Observation data (J2000 epoch)
- Constellation: Pegasus
- Right ascension: 23^{h} 04^{m} 56.6^{s}
- Declination: +12° 19′ 22″
- Redshift: 2381 ± 1 km/s
- Distance: 105 Mly
- Apparent magnitude (V): 11.6

Characteristics
- Type: SB(s)c
- Size: 118,000 ly (36.2 kpc)
- Apparent size (V): 4.1′ × 3.1′

Other designations
- Caldwell 44, UGC 12343, PGC 70419

= NGC 7479 =

Galaxy in the constellation Pegasus

NGC 7479 (also known as Caldwell 44 or the Superman Galaxy) is a barred spiral galaxy about 105 million light-years away in the constellation Pegasus. William Herschel discovered it in 1784. NGC 7479 is also recognized as a Seyfert galaxy and a LINER undergoing starburst activity not only on the nucleus and the outer arms, but also across the bar of the galaxy, where most of the stars were formed in the last 100 million years. Polarization studies of this galaxy indicate that it recently underwent a minor merger and that it is unique in the radio continuum, with arms opening in a direction opposite to the optical arms. This feature, along with the asymmetrical arms of the galaxy and the intense star formation activity are attributed to a merger with a smaller galaxy.

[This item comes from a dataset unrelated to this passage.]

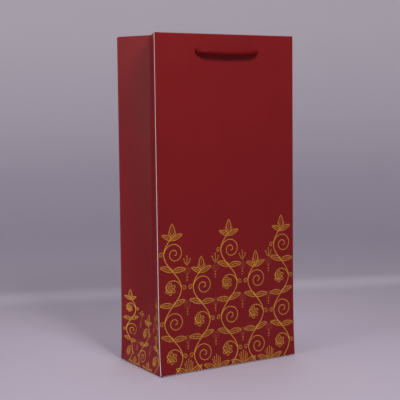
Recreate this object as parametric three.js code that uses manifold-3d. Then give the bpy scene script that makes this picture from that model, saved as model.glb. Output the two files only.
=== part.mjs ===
// A tall paper gift bag for two bottles of wine. One sheet of printed paper is creased into a front,
// a back and two gusseted sides, glued along a seam at the front left edge and closed by four base
// flaps under a base board. The mouth has a turned-in hem over a stiffening card, and each card and
// hem is punched for a cord handle that is knotted inside. Each face between two creases of the
// sheet is a piece of its own.
import * as THREE from 'three';
import { mergeVertices } from 'three/addons/utils/BufferGeometryUtils.js';
import Module from 'manifold-3d';

const wasm = await Module();
wasm.setup();

// Driving dimensions in millimetres. The origin is the centre of the base, +X runs along the width,
// the front faces -Y and +Z is up.
const WIDTH = 180;
const DEPTH = 96;
const HEIGHT = 370;
const PAPER = 0.4;
const CARD = 1.2;
const BOARD = 1.5;
const PLAY = 0.3;

// How far the front and back have come in from the base edge at a few heights: the creased sides
// draw them together in the first 90 mm, and they stay nearly upright above that.
const DRAWN_IN = [[0, 0], [45, 2.7], [90, 3.3], [HEIGHT, 4.35]];

// The side's centre crease starts at the tip of a flat foot triangle.
const FOOT_TIP = 82;
const GUSSET_HALF = DEPTH / 2;
const CREASE_CLEARANCE = 1.5;
const CORNER_CLEARANCE = 2;
const FOOT_CLEARANCE = 0.5;
const SIDE_START = 6;

const HEM = 38;
const CARD_HEIGHT = 34;
const CARD_TOP_INSET = 1.5;
const STACK_INSET = 8;
const GUSSET_HEM_INSET = 3;
const SEAM_FLAP = 16;
const SEAM_INSET = 4;

const LONG_FLAP = 66;
const END_FLAP = 60;
const FLAP_SLOPE = 14;
const FLAP_INSET = 0.8;
const BOARD_INSET = 1.1;

const CORD_RADIUS = 2.75;
const CORD_SIDES = 8;
const HOLE_RADIUS = 3;
const HOLE_SPACING = 75;
const HOLE_HEIGHT = 351;
const HOLE_SIDES = 24;

const KNOT_RADIUS = 7.5;
const KNOT_HEIGHT = 13;
const KNOT_TAIL = 9;

// Depth of each layer of the mouth behind the outer face of the front.
const SEAM_DEPTH = PAPER + PLAY;
const CARD_DEPTH = SEAM_DEPTH + PAPER + PLAY;
const HEM_DEPTH = CARD_DEPTH + CARD + PLAY;
const MOUTH_STACK = HEM_DEPTH + PAPER;

const printedPaper = new THREE.MeshStandardMaterial({ color: 0x76181c, roughness: 0.5, metalness: 0 });
const whitePaper = new THREE.MeshStandardMaterial({ color: 0xe6e2da, roughness: 0.85, metalness: 0 });
const greyCard = new THREE.MeshStandardMaterial({ color: 0xcfc9bd, roughness: 0.9, metalness: 0 });
const crimsonCord = new THREE.MeshStandardMaterial({ color: 0x7a1018, roughness: 0.6, metalness: 0 });

function drawnIn(z) {
  const k = DRAWN_IN.findIndex(([height]) => height >= z);
  if (k <= 0) return DRAWN_IN[0][1];
  const [z0, in0] = DRAWN_IN[k - 1];
  const [z1, in1] = DRAWN_IN[k];
  return in0 + ((in1 - in0) * (z - z0)) / (z1 - z0);
}

const halfDepth = (z) => DEPTH / 2 - drawnIn(z);

// The gusset half keeps its width, so the crease goes in as the front and back come together.
const creaseIn = (z) => Math.sqrt(GUSSET_HALF ** 2 - halfDepth(z) ** 2);

function piece(name, geometry, material) {
  const mesh = new THREE.Mesh(geometry, material);
  mesh.name = name;
  return mesh;
}

function solidOf(geometry) {
  const bare = geometry.clone();
  bare.deleteAttribute('normal');
  bare.deleteAttribute('uv');
  const merged = mergeVertices(bare, 1e-4);
  return new wasm.Manifold(new wasm.Mesh({
    numProp: 3,
    vertProperties: Float32Array.from(merged.attributes.position.array),
    triVerts: Uint32Array.from(merged.index.array),
  }));
}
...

This galaxy is similar in both size and morphology to the barred spiral NGC 1300.

==Supernovae==
Two supernovae have been observed in NGC 7479:
- SN 1990U (Type Ic, mag. 16) was discovered by the Berkeley Automated Supernova Search on 27 July 1990.
- SN 2009jf (Type Ib, mag. 18) was discovered by the Lick Observatory Supernova Search (LOSS) on 27 September 2009.